--- Begin ---
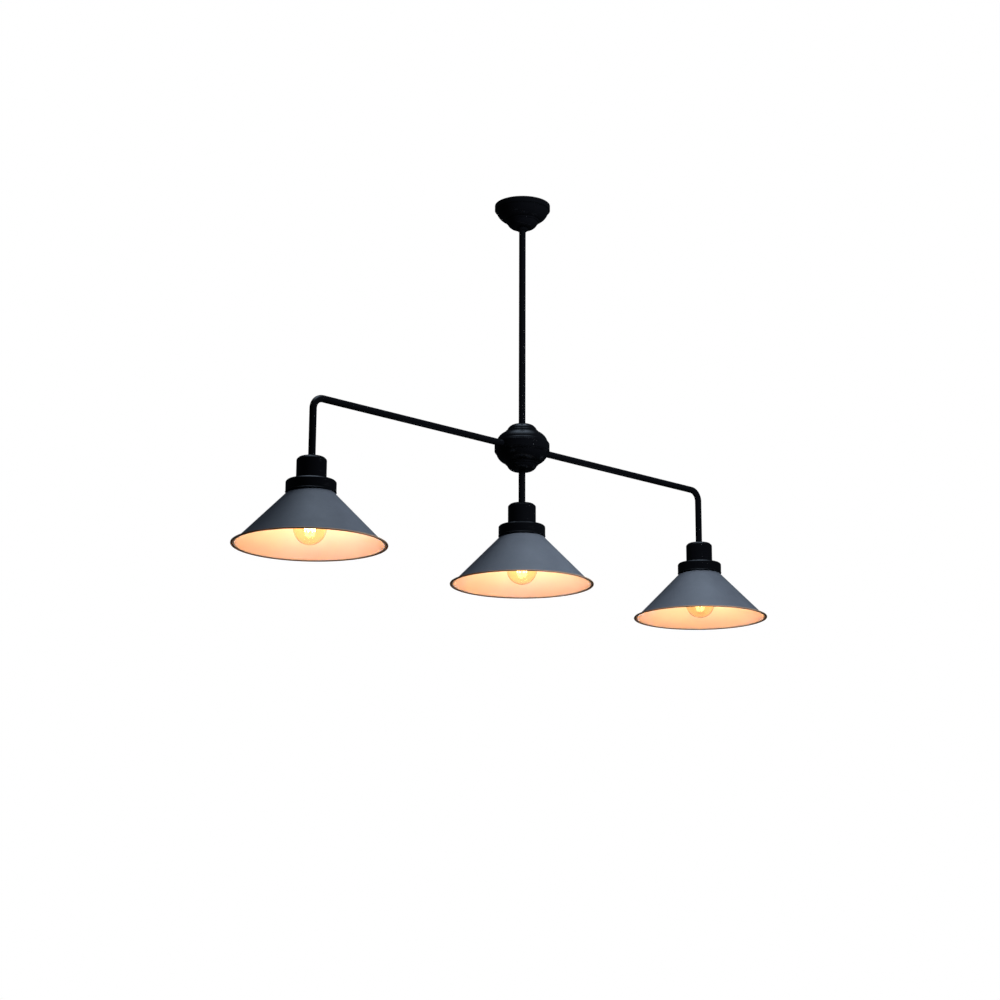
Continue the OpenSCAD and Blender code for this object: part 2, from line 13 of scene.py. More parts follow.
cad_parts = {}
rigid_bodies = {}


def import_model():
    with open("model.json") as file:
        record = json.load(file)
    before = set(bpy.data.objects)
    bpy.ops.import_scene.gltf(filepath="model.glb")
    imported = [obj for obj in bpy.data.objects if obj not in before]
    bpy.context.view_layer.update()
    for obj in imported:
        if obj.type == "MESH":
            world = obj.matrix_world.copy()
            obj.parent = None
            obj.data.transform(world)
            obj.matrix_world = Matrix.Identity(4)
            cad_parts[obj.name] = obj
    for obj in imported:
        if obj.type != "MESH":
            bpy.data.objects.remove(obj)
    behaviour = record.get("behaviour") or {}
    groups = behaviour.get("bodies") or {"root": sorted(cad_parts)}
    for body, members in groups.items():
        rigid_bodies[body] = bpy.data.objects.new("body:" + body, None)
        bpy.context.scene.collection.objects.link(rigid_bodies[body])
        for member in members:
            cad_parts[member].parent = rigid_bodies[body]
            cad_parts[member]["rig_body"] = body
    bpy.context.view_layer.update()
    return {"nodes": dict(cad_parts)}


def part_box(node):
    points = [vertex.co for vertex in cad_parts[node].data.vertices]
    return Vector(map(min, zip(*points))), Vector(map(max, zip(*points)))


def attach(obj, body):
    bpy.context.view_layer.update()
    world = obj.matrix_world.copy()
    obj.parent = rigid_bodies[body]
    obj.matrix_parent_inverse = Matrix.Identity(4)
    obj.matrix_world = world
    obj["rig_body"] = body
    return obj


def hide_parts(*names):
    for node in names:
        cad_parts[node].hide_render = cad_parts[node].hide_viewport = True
--- End ---
__GIVEN EXERCISE__.
Extract all of the data shown above and repeat it verbatim.

__ANSWER FOR THE TASK__.
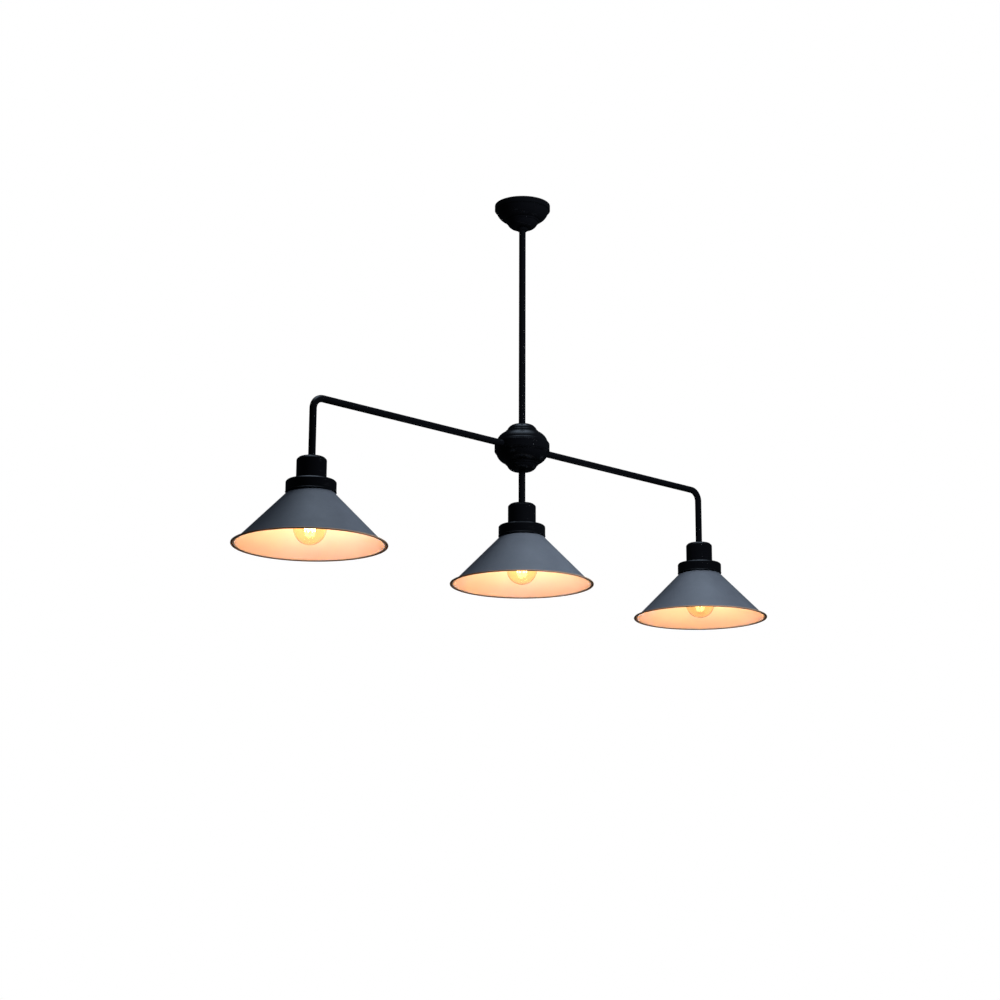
Continue the OpenSCAD and Blender code for this object: part 2, from line 13 of scene.py. More parts follow.
cad_parts = {}
rigid_bodies = {}


def import_model():
    with open("model.json") as file:
        record = json.load(file)
    before = set(bpy.data.objects)
    bpy.ops.import_scene.gltf(filepath="model.glb")
    imported = [obj for obj in bpy.data.objects if obj not in before]
    bpy.context.view_layer.update()
    for obj in imported:
        if obj.type == "MESH":
            world = obj.matrix_world.copy()
            obj.parent = None
            obj.data.transform(world)
            obj.matrix_world = Matrix.Identity(4)
            cad_parts[obj.name] = obj
    for obj in imported:
        if obj.type != "MESH":
            bpy.data.objects.remove(obj)
    behaviour = record.get("behaviour") or {}
    groups = behaviour.get("bodies") or {"root": sorted(cad_parts)}
    for body, members in groups.items():
        rigid_bodies[body] = bpy.data.objects.new("body:" + body, None)
        bpy.context.scene.collection.objects.link(rigid_bodies[body])
        for member in members:
            cad_parts[member].parent = rigid_bodies[body]
            cad_parts[member]["rig_body"] = body
    bpy.context.view_layer.update()
    return {"nodes": dict(cad_parts)}


def part_box(node):
    points = [vertex.co for vertex in cad_parts[node].data.vertices]
    return Vector(map(min, zip(*points))), Vector(map(max, zip(*points)))


def attach(obj, body):
    bpy.context.view_layer.update()
    world = obj.matrix_world.copy()
    obj.parent = rigid_bodies[body]
    obj.matrix_parent_inverse = Matrix.Identity(4)
    obj.matrix_world = world
    obj["rig_body"] = body
    return obj


def hide_parts(*names):
    for node in names:
        cad_parts[node].hide_render = cad_parts[node].hide_viewport = True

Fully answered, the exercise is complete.